- **Material provided**:
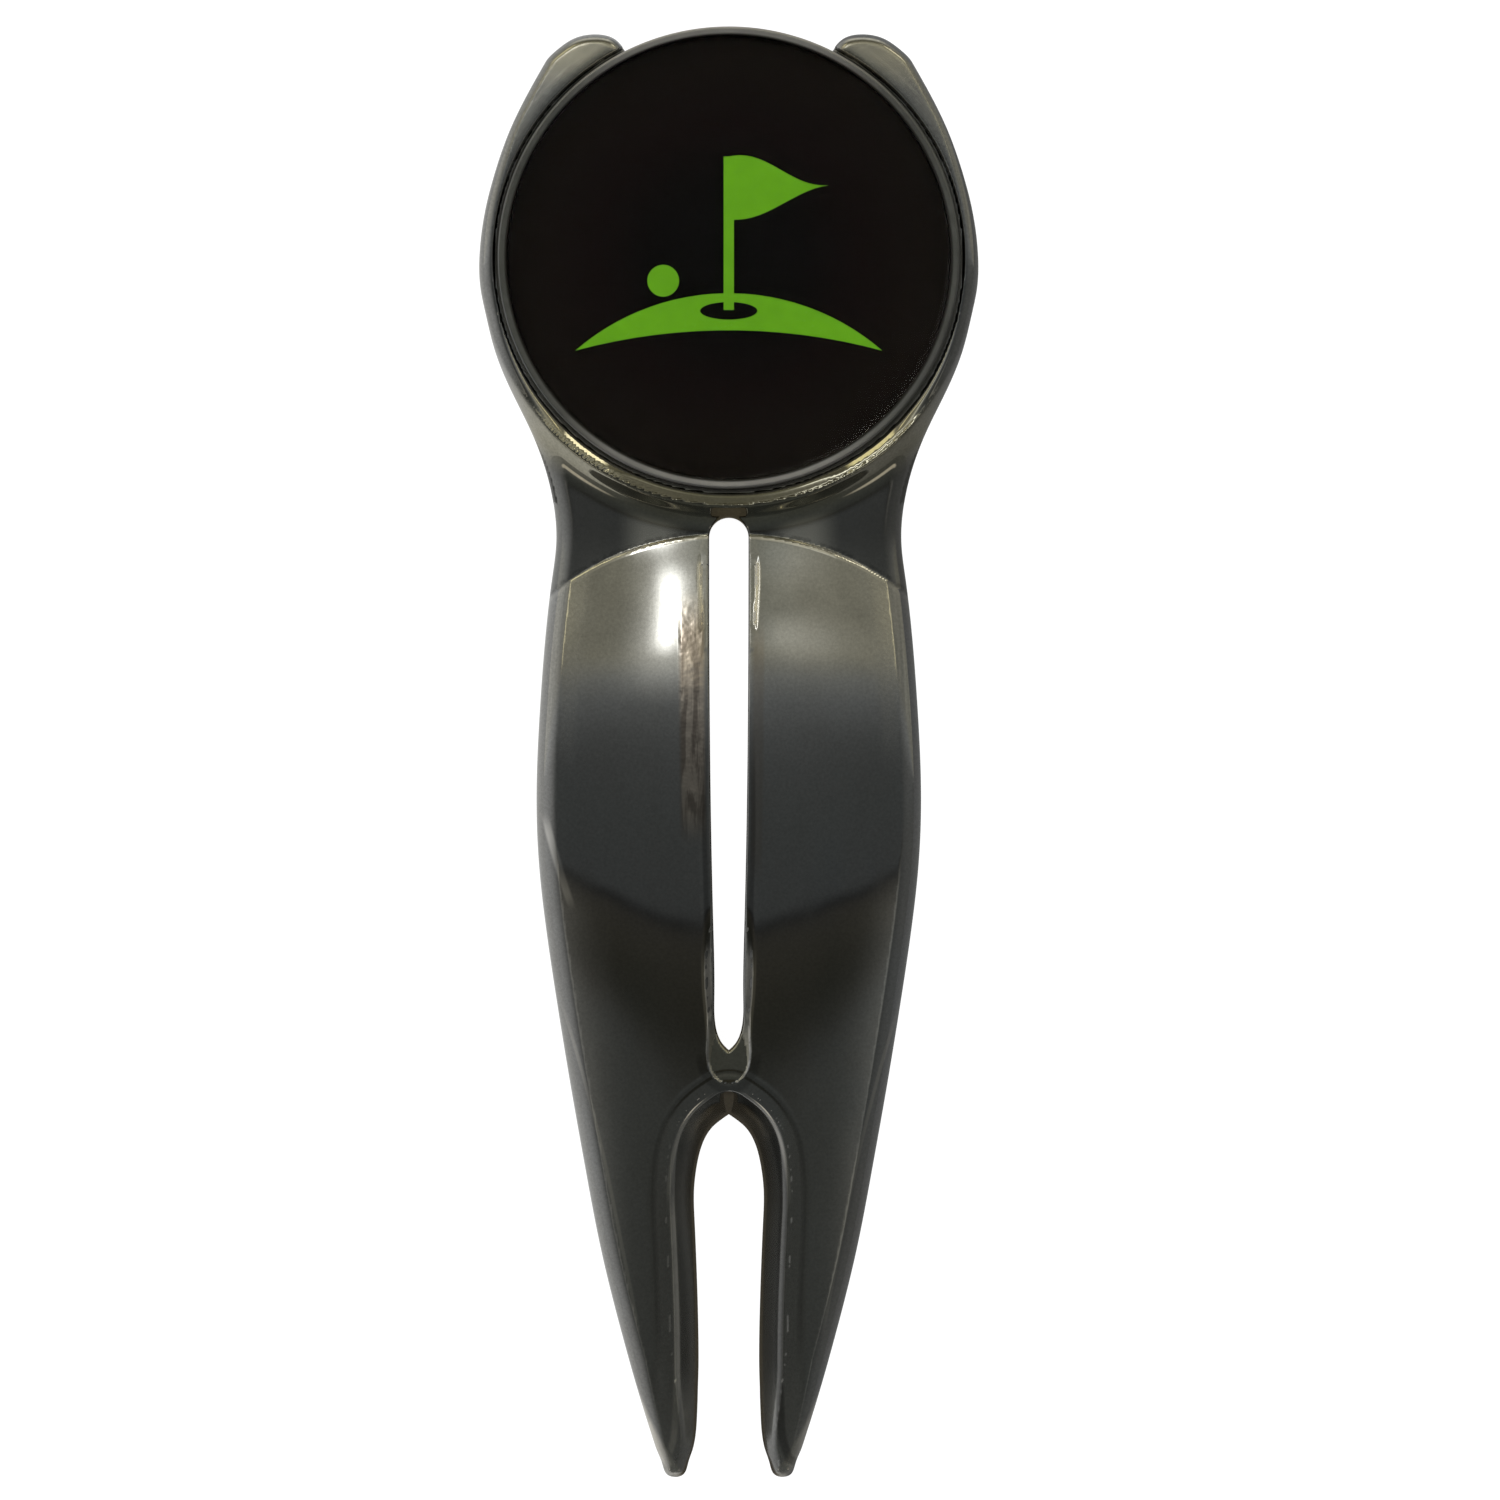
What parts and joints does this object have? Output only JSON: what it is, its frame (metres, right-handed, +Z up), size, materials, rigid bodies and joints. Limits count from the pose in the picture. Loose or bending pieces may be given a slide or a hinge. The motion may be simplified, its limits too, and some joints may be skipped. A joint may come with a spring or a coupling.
{
  "type": "divot repair tool",
  "caption": "Two-pronged divot repair tool with a slotted grip and a round head pocket that holds a lift-off magnetic ball marker.",
  "frame": {"origin": "middle of the footprint on the rest plane, with the tool lying on its flat back", "axes": "+Z up out of the marker's face, +Y from the prongs to the head along the tool, +X across it"},
  "size_m": [0.027, 0.0786, 0.0047],
  "materials": {
    "gunmetal_plating": "polished black-nickel plating on zinc die casting",
    "nickel_magnet": "nickel-plated sintered magnet",
    "adhesive": "cured epoxy",
    "marker_steel": "dark nickel-plated pressed steel",
    "black_print": "printed black disc",
    "green_print": "printed green ink",
    "clear_resin": "clear domed epoxy resin"
  },
  "bodies": {
    "tool": {"tool_body": "gunmetal_plating", "magnet": "nickel_magnet", "magnet_adhesive": "adhesive"},
    "marker": {"marker_cup": "marker_steel", "marker_insert": "black_print", "marker_emblem": "green_print", "marker_dome": "clear_resin"}
  },
  "joints": [
    {"name": "marker_lift", "type": "slide", "parent": "tool", "child": "marker", "axis": [0, 0, 1], "range_m": [0, 0.015]}
  ]
}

- **Requirements**:
Write out the listing once more, matching it exactly.

- **Solution to this task**:
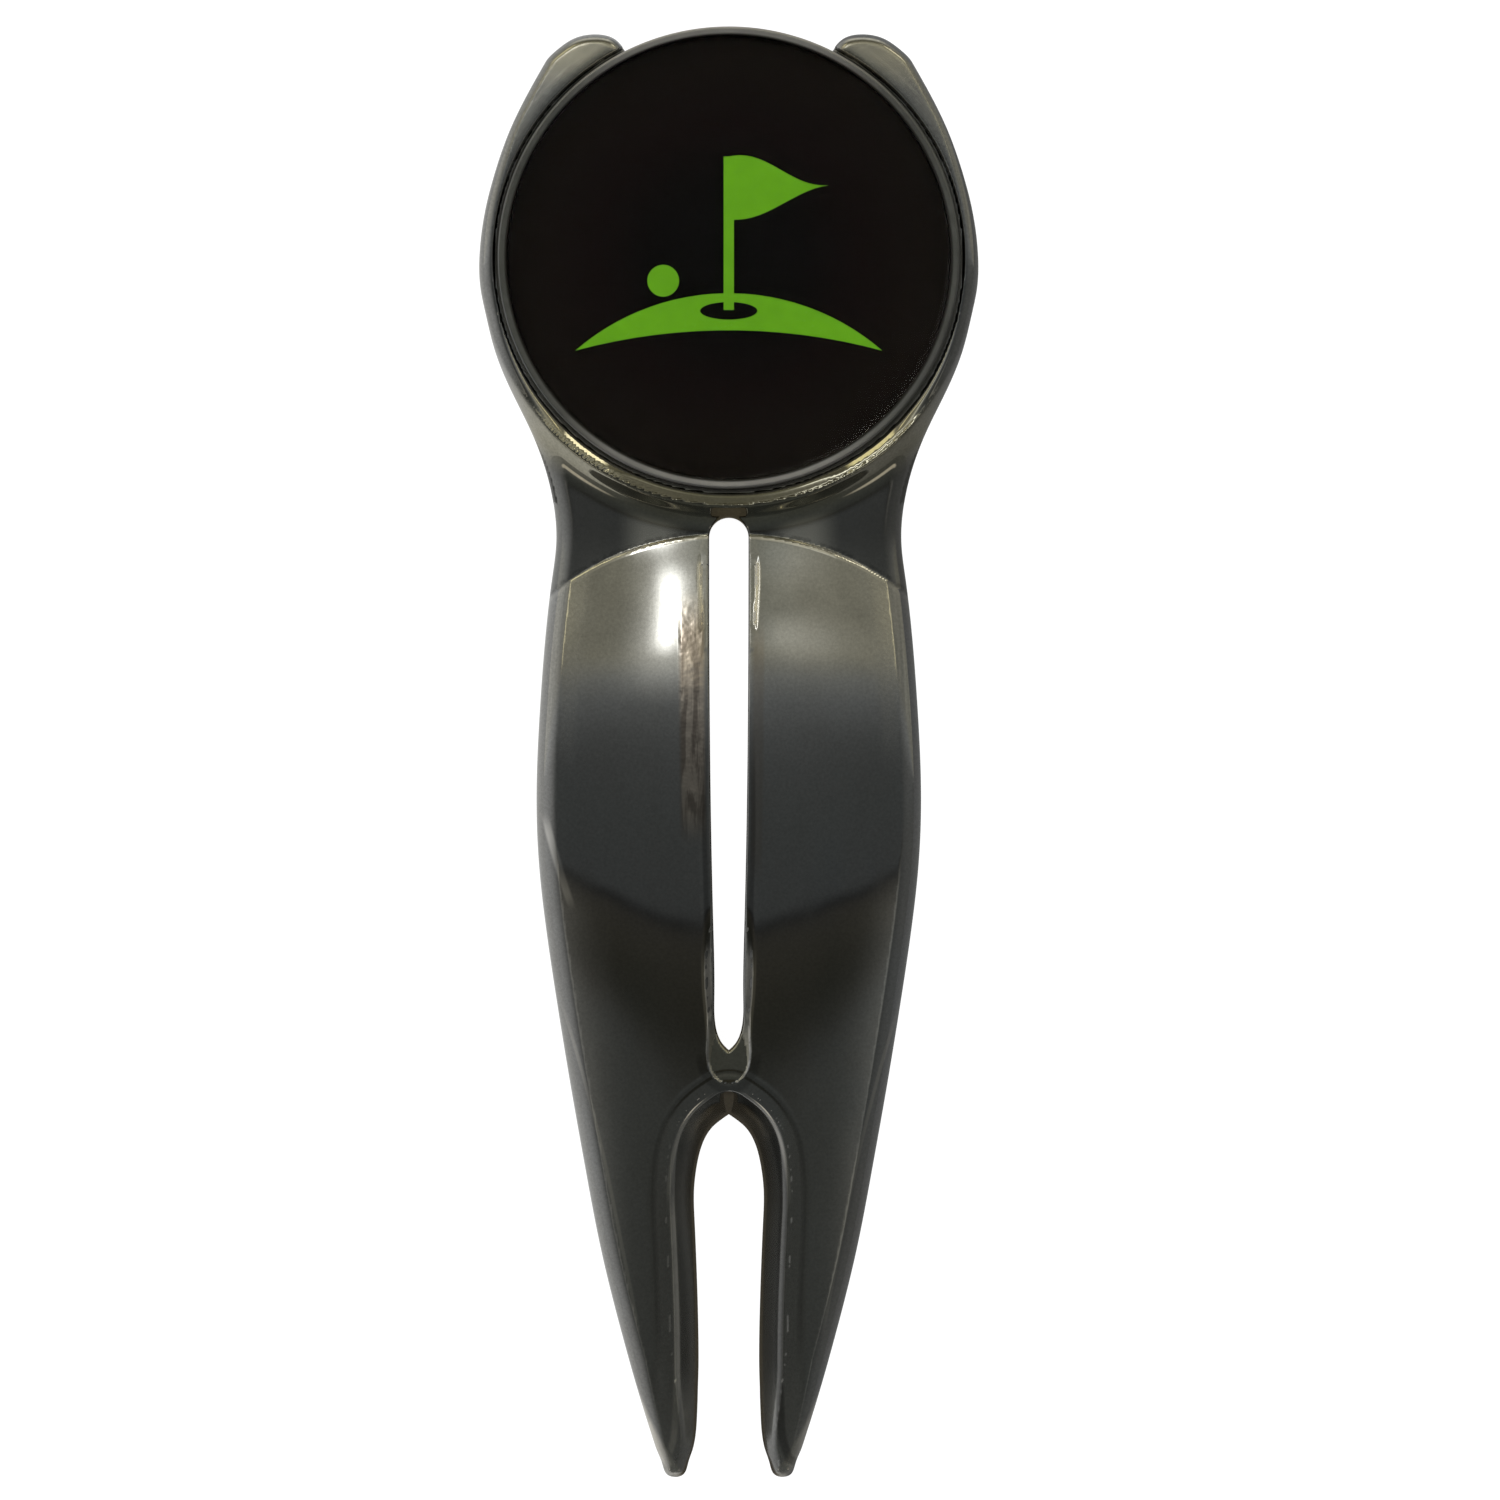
What parts and joints does this object have? Output only JSON: what it is, its frame (metres, right-handed, +Z up), size, materials, rigid bodies and joints. Limits count from the pose in the picture. Loose or bending pieces may be given a slide or a hinge. The motion may be simplified, its limits too, and some joints may be skipped. A joint may come with a spring or a coupling.
{
  "type": "divot repair tool",
  "caption": "Two-pronged divot repair tool with a slotted grip and a round head pocket that holds a lift-off magnetic ball marker.",
  "frame": {"origin": "middle of the footprint on the rest plane, with the tool lying on its flat back", "axes": "+Z up out of the marker's face, +Y from the prongs to the head along the tool, +X across it"},
  "size_m": [0.027, 0.0786, 0.0047],
  "materials": {
    "gunmetal_plating": "polished black-nickel plating on zinc die casting",
    "nickel_magnet": "nickel-plated sintered magnet",
    "adhesive": "cured epoxy",
    "marker_steel": "dark nickel-plated pressed steel",
    "black_print": "printed black disc",
    "green_print": "printed green ink",
    "clear_resin": "clear domed epoxy resin"
  },
  "bodies": {
    "tool": {"tool_body": "gunmetal_plating", "magnet": "nickel_magnet", "magnet_adhesive": "adhesive"},
    "marker": {"marker_cup": "marker_steel", "marker_insert": "black_print", "marker_emblem": "green_print", "marker_dome": "clear_resin"}
  },
  "joints": [
    {"name": "marker_lift", "type": "slide", "parent": "tool", "child": "marker", "axis": [0, 0, 1], "range_m": [0, 0.015]}
  ]
}